In one of the deadliest nights in Baltimore this summer, four people were killed in homicides -- including three who died within hours of each other yesterday in the city's troubled Eastern District, police said.
In another incident, a man was shot and wounded by a police officer.
The incidents were apparently unrelated, police said.
The deaths marred a period of relative peace on the streets this summer after Commissioner Thomas C. Frazier ordered massive raids in two of the Eastern District's worst neighborhoods that netted dozens of repeat offenders.
"Not too long ago, three homicides on a summer night in this district would not have been all that unusual," said Sgt. Donald Krebs, a district shift supervisor. "But nothing like this has happened all summer -- not since the raids."
In an unwelcome reprise of hot summer nights past, so many of the district's patrol officers were securing crime scenes in the early morning hours yesterday that few were available to answer routine 911 calls, police said.
By last night, homicide detectives who had worked throughout the early morning hours were still in the field and had yet to return to headquarters on Fayette Street to complete their reports, said Detective Sgt.
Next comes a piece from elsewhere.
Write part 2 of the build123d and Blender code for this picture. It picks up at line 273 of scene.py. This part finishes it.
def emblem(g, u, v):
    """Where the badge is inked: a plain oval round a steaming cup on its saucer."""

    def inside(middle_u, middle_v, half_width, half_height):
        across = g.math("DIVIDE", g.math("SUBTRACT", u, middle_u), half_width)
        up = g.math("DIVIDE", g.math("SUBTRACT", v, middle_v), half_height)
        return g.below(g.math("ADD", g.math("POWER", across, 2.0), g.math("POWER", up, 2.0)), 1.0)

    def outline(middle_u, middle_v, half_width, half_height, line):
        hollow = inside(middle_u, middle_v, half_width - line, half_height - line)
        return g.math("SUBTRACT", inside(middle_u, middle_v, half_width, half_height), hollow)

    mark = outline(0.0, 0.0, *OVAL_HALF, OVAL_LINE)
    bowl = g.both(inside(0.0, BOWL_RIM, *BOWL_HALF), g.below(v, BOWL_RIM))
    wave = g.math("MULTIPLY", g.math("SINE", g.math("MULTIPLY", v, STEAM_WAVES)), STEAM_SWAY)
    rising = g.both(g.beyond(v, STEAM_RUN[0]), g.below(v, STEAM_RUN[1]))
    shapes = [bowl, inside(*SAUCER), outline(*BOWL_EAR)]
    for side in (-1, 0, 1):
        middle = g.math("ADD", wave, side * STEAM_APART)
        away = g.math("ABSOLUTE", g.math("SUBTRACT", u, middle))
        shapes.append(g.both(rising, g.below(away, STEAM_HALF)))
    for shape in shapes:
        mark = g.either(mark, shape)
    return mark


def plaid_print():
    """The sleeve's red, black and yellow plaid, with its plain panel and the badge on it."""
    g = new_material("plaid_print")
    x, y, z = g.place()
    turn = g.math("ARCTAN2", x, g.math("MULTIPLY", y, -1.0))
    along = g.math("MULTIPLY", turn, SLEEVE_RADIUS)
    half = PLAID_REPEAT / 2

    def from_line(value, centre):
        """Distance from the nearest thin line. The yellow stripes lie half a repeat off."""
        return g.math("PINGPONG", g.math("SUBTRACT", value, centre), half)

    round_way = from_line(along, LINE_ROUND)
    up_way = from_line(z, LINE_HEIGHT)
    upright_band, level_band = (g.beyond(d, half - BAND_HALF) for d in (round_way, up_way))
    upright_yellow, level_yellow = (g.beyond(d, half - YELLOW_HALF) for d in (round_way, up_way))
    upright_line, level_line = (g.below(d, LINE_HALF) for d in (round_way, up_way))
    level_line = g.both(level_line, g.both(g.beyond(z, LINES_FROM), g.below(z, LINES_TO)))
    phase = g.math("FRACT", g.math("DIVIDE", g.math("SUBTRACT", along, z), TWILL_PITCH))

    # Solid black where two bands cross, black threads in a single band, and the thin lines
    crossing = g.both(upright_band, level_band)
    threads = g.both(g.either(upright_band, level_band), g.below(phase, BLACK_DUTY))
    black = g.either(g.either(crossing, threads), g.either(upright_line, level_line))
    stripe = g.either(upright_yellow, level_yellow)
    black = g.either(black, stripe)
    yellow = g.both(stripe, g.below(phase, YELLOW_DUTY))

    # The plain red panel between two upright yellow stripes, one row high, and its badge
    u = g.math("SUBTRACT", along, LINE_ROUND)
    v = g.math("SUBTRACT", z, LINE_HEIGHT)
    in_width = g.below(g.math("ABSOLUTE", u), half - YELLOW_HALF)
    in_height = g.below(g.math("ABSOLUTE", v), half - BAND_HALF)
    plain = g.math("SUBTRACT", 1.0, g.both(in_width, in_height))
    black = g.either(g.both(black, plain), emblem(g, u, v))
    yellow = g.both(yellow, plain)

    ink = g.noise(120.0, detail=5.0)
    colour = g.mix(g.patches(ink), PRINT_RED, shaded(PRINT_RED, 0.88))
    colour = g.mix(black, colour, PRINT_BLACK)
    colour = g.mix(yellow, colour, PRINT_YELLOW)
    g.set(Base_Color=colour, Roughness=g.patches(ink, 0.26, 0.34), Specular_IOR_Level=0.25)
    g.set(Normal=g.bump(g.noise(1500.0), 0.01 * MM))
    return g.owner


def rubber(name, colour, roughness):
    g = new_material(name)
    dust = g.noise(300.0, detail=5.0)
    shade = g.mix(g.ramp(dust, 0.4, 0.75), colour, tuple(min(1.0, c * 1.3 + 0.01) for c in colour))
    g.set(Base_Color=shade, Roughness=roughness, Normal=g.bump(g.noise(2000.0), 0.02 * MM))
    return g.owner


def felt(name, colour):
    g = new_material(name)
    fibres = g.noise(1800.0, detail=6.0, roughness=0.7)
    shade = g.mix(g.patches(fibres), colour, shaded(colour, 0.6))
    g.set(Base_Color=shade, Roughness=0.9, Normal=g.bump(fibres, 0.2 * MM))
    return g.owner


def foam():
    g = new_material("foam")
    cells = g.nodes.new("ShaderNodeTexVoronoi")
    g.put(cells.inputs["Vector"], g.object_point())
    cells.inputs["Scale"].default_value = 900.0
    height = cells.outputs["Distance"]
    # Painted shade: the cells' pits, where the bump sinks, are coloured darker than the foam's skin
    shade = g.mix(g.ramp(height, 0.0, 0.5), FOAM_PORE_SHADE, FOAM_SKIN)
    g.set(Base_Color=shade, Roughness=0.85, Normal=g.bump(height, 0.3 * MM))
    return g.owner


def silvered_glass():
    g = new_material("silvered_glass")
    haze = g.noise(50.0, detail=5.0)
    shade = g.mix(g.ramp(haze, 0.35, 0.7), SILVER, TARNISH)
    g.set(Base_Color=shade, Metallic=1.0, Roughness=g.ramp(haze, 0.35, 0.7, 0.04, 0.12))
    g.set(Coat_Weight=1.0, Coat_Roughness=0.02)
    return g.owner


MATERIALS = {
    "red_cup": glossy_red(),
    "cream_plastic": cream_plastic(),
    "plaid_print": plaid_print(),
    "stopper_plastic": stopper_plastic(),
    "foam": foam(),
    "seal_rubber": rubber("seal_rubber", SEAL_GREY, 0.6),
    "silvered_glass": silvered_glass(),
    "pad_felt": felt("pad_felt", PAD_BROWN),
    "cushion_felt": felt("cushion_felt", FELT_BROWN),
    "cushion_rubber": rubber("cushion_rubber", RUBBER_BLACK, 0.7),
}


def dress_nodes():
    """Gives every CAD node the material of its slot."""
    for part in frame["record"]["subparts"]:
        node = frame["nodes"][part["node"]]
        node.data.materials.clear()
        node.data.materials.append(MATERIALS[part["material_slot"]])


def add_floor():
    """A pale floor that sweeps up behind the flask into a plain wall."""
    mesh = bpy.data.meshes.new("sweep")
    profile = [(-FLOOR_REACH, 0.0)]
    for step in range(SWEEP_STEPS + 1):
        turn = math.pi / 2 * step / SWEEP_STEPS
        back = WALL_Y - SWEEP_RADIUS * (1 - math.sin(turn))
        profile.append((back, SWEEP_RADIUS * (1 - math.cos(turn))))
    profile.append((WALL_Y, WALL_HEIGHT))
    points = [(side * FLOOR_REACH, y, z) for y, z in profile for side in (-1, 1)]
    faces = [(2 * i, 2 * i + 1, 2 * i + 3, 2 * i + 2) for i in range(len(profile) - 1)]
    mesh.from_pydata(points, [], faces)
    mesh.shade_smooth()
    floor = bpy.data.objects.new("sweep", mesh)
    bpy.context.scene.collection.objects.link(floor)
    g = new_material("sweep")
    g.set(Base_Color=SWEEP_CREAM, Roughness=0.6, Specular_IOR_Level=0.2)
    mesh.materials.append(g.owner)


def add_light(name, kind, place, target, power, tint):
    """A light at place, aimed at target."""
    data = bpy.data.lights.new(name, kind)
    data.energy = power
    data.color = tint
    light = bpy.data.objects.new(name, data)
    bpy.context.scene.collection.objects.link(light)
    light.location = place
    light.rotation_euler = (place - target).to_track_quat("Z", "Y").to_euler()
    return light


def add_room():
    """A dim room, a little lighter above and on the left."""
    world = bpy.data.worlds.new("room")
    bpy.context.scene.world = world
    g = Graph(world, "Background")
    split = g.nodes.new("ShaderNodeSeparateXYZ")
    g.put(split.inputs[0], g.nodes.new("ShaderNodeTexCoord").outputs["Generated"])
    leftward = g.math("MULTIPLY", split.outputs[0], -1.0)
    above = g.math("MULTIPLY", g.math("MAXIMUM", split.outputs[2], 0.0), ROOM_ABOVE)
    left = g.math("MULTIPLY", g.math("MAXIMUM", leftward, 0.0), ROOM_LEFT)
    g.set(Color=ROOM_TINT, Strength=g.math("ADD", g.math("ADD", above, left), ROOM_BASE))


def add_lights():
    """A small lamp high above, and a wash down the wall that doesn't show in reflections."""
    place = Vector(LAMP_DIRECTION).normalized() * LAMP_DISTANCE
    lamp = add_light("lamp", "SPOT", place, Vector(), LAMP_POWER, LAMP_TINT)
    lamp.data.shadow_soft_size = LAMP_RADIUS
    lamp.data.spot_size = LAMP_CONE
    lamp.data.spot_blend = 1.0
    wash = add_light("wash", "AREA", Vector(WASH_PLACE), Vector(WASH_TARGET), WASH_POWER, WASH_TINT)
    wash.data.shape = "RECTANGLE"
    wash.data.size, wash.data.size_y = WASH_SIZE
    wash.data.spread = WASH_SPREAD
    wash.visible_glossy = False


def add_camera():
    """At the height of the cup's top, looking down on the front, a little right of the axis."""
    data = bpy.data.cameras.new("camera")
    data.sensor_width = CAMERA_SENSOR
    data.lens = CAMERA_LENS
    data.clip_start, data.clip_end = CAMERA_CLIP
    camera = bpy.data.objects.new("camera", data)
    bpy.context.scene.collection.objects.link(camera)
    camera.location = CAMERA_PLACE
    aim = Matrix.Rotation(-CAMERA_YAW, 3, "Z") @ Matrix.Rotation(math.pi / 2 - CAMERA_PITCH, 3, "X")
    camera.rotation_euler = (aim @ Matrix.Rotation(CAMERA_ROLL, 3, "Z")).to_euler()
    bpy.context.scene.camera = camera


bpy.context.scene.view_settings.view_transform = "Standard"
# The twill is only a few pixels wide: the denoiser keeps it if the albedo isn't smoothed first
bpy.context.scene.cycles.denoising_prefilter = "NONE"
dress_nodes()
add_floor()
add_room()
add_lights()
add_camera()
Roger Nolan.
"Most of our guys are still pinned down," he said. "The best information we have at this point is sketchy. It'll probably be Monday before we have the details. We had a really bad night up here."
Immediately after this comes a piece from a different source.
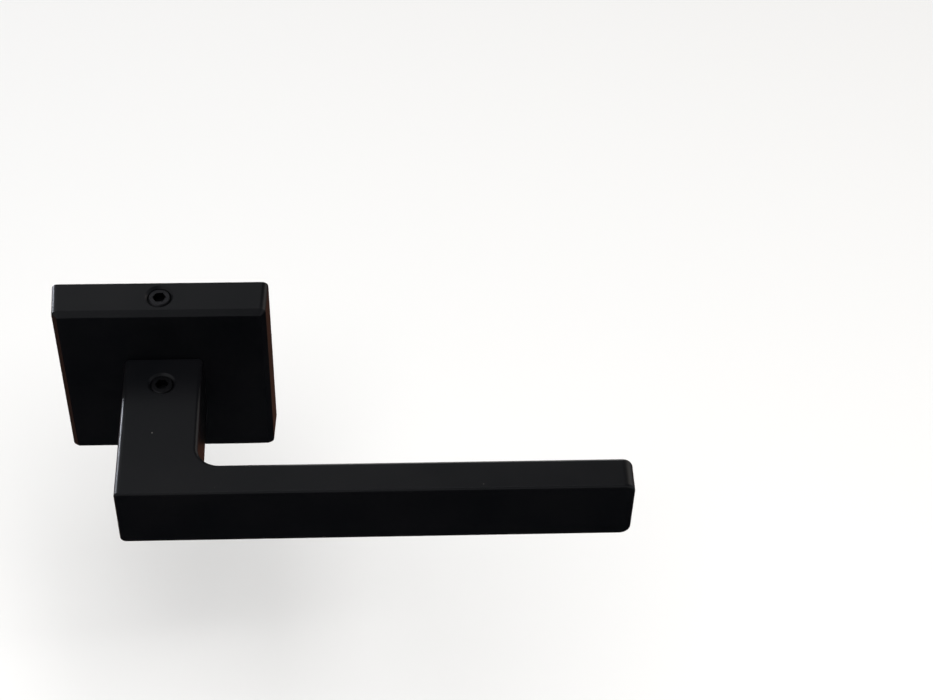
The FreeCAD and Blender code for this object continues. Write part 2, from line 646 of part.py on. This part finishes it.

As word of the killings spread yesterday, City Council members said the violence underscores the fact that the police raids -- in the Middle East neighborhood around Johns Hopkins Hospital and the Midway section of the city near Green Mount Cemetery -- cannot stop the violence completely.
"The rot is still here," said 2nd District Councilman Anthony J. Ambridge. "The raids certainly increased the comfort on the street and curtailed the turf rivalries and drug killings. People are definitely feeling better about the police.
"But we're dealing with deep-rooted problems here that the police can't fix. The lack of jobs. The desperation that some people feel. The housing shortage."
The calls for help in the Eastern District started coming in around 3 a.m. and didn't let up for nearly an hour, said Officer Robert W. Weinhold Jr., a police spokesman.
Officers checking out a report of gunfire in the 2400 block of E. Lafayette Ave. came upon a group of men milling around the intersection of Port Street and Lafayette near the Baltimore Cemetery. One of the officers -- a 40-year-old patrolman with two years' experience -- drew his weapon and fired for reasons that were not known yesterday.
One of the men was wounded in the right wrist. He was treated at Church Hospital and released, Officer Weinhold said.
The wounded man's identity was not available.
As police radios crackled with news of the shooting near the cemetery, officers flooding into the area came upon the body of an unidentified man in the 2400 block of E. Lanvale St.
An hour later, police dispatched to a suspected domestic dispute found Donnell Reginald Haley, 25, on the second floor of a house in the 800 block of Abbott Court, bleeding from multiple gunshots to the chest and stomach, Officer Weinhold said.
Police said that Mr. Haley, who lived in the 4900 block of Crenshaw Ave., was visiting his girlfriend when her ex-boyfriend climbed through a window and opened fire with a semiautomatic pistol.
Mr. Haley died of his wounds at Johns Hopkins Hospital. Police withheld the name of the suspect, who was being sought last night, Officer Weinhold said.
Four hours later, about 8:30 a.m., police found the body of another unidentified man in the 300 block of E. Lanvale St. -- another apparent homicide victim, police said.
Late Saturday, police in the Western District responding to a report of gunshots in the 1600 block of Bakbury Court found the body of Antoinette Louise Wilson, 24, lying in the street -- the victim of a possible robbery attempt.
Police said a teen-age gunman approached Ms. Wilson, who lived in the 2100 block of Callow Ave., punched her in the face, pulled a semiautomatic pistol and shot her repeatedly when she fought back. She was pronounced dead at the scene shortly before midnight.
Col. Ronald L. Daniel, commander of the Criminal Investigation Division, said last night that the rush of killings does not appear to bear any "sudden mad pattern" that typified the tit-for-tat drug murders of the past in the Eastern District.
"If people are looking for consolation, that's all I can give them," he said. "These crimes at least appear to be unrelated and more of an unpredictable nature. I don't think they are representative of the kinds of chronic problems we were seeing before the raids.
"The bigger question behind these kind of situations is what is going to be our strategy for dealing with the problems at the root of it all. The solution has to involve more than just police and courts and jails."
Contacted at home, City Council Vice President Vera P. Hall somberly received the news of yet another night of murder in Baltimore.
"It's all interconnected," she said. "I think we are going to see these outbursts in violence until we have more people productively employed."